I envision her emotional range as a cardiograph or a lie detector. Not the sharp spikes of pain and pleasure, but a shallow oscillation off the flatline. In a way, she has attained a desirable state of equilibrium. People who vacillate wildly in mood we call bipolar, and people with no fluctuation at all we call affectless. Obviously we all aspire to the middle ground, the healthy hills and valleys. Yet the closer you get to absolute zero, the straight humming line, the calmer and clearer your life must become. Unmuddied by hot emotion, uncluttered by attachment to material objects, you live in the eye of the storm, watching it whirl around you.

This is a very Zen idea: the attainment of emptiness. The Buddha's enlightenment is described not as a rapturous blaze of ecstasy, but the placid dissolution of self into the harmonious weft of the universe. He became One with everything, and his particular identity--his specific willful self--disappeared. Enlightenment, satori in Zen practice, is not and cannot be a goal, because goals are attachments. It's nothing special, Zen masters explain. You attain it by simply being.


This is extraordinarily difficult. It's why people spend lifetimes trying to "master" it, a doomed effort, for when you try to do something, you are attaching to a particular result, and attachment is the root of all suffering, says Buddha. Yet surely, we retort, you must attach to some things, like meaningful relationships, and professional outcomes. Otherwise we will be jobless and alone. Buddha merely smiles. This is the paradox. How to live in this world, in our result-driven culture, and succeed without seeking success, be happy without pursuing happiness, and treasure every grain of sand that is slipping through our fingers without lamenting the loss.


It borders on apathy, this kind of detachment. You don't care about anything. Mia is in this phase -- not caring. It's difficult to tell, she explains, whether it's Zen or nihilistic. Nihilism also approaches nothingness, just from the opposite angle. You don't care because nothing matters; the elaborate façade of life doesn't mean anything. Nothing is real, everything is a perception, even we are perceptions of ourselves and others. We exist in a vacuum, an absence of morals, absolute knowledge, intrinsic purpose. The true nihilist, like the Zen master, is beyond ego and desire, rage and joy, becoming imperturbable, unmoved by trivialities. Serene.
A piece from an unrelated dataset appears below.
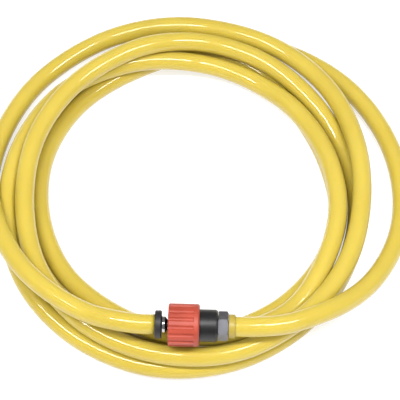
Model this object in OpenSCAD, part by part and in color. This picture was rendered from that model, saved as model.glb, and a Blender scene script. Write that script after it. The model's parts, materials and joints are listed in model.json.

The nihilist's serenity, as I envision it, is the icy indifference of outer space, forsaken by God and light. The Zen master's serenity is a springtime field overgrown with grass and ringing with insects and birds. These are my poetic conceptions, of course, not actual states of being. No person, even the most vacant or enlightened, inhabits absolute calm all the time, nor would you want to. Emotions are crucial. Our vast and rich emotional range defines our humanity. As does our creation and adoration of useful, aesthetic objects, which are designed to be admired and make our lives better. The problem comes when we cling to our emotional memories, letting them cloud our mind while we miss the ever-passing present altogether. As for our prized possessions, we come to believe they represent our essential character, so when we lose them we feel like we've lost something of ourselves.

Mia said that she lost so much of her stuff during the divorce -- money, expensive cameras, furniture -- that when she later lost her grandmother's ring, she was accustomed to transience of beloved objects. They are merely things, after all, decorating our rooms and adorning our bodies. You could say that they don't mean anything, or that they mean everything, because every atom of everything is equally precious as part of the magnificent cosmos. But they don't belong to us. Nothing belongs to us, not even our bodies, our existence. It's all on loan, borrowed for a brief, glorious instant.

This ephemerality of life makes us feel we need to do something exceptional with it. Find our soulmate, become the boss, produce a masterpiece, earn a good seat in the afterlife, favorable karma. Our accomplishments will make our otherwise insignificant lives matter. Except every life is supposed to matter already, in every moment, even if it becomes nothing once again.


"Everyone comes out from nothingness moment after moment," says Shunryu Suzuki, in his lovely classic treatise on the Way, Zen Mind, Beginner's Mind. "Something which comes out of nothingness is naturalness, like a seed coming out of the ground. The seed has no idea of being some particular plant, but it has its own form and is in perfect harmony with the ground, with its surroundings... And there is no trouble... Moment after moment we have true joy of life."

Be the seed, he seems to be saying, not the plant, fixed into its finalized form. The seed is everything and nothing at the same time.